Note that I'm not saying that the Echo is just as capable as an all up starship. I'm saying that within its designed role, it is extremely effective and that at extended ranges, off the apron strings of its launching ship, it's probably as capable of managing its missiles as, say, a OBS-era Manty DD.

Daryl wrote:Of course if your missile AIs get too smart they are going to say "Blow myself up, no way", and live out the equivalent of a full life time at top computing speed, until their power source dies.

Suicide missiles sounds pretty evil. If Manticore was gonna take the evil path, they could just join the Solarian League! That would have kept Haven from trying anything to outrageous.

Although as a stretch goal it might be possible for missile AI to send out their "memories" just before they fire. If you manage that AI missiles are back on the menu!

tlb wrote:Yes, but that was nothing compared to whatever Apollo does. ...

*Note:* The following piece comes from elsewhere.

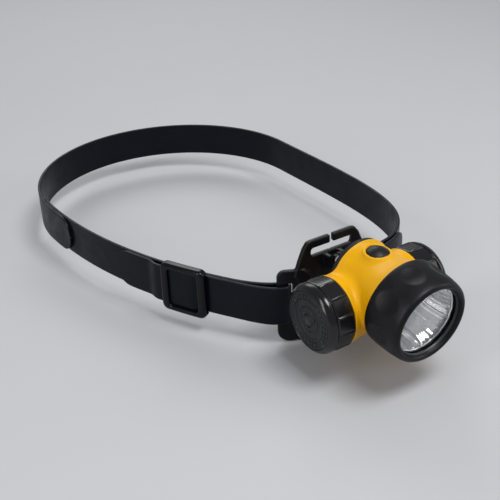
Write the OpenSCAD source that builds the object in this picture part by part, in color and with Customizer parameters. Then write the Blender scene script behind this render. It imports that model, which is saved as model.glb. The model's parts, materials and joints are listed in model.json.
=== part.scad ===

You're missing the point that what Apollo, in its final form, can do is more than is necessary to implement FTL fire control. Data rates comparable to the RD in HotQ put more emphasis on the capability of the ACM's AI and on the prescience of the pre-programmed options.

Such a low bandwidth system would NOT be the equal of the
Apollo + KHII system, but it would be far better than no FTL control at all.

tlb wrote:That can be ready as saying that Apollo did not need the highest bandwidth, but used it to make the system much more capable.

This is what I've been trying to get people to realize: Apollo + KHII is far better than a first-iteration FTL fire control needs to be--in the same way a modern smart-phone is better than 1950's vintage car-phones or early 1980's vintage analog cell phones (Which weighed about ten pounds and were about the size of a five-pound bag of flour.)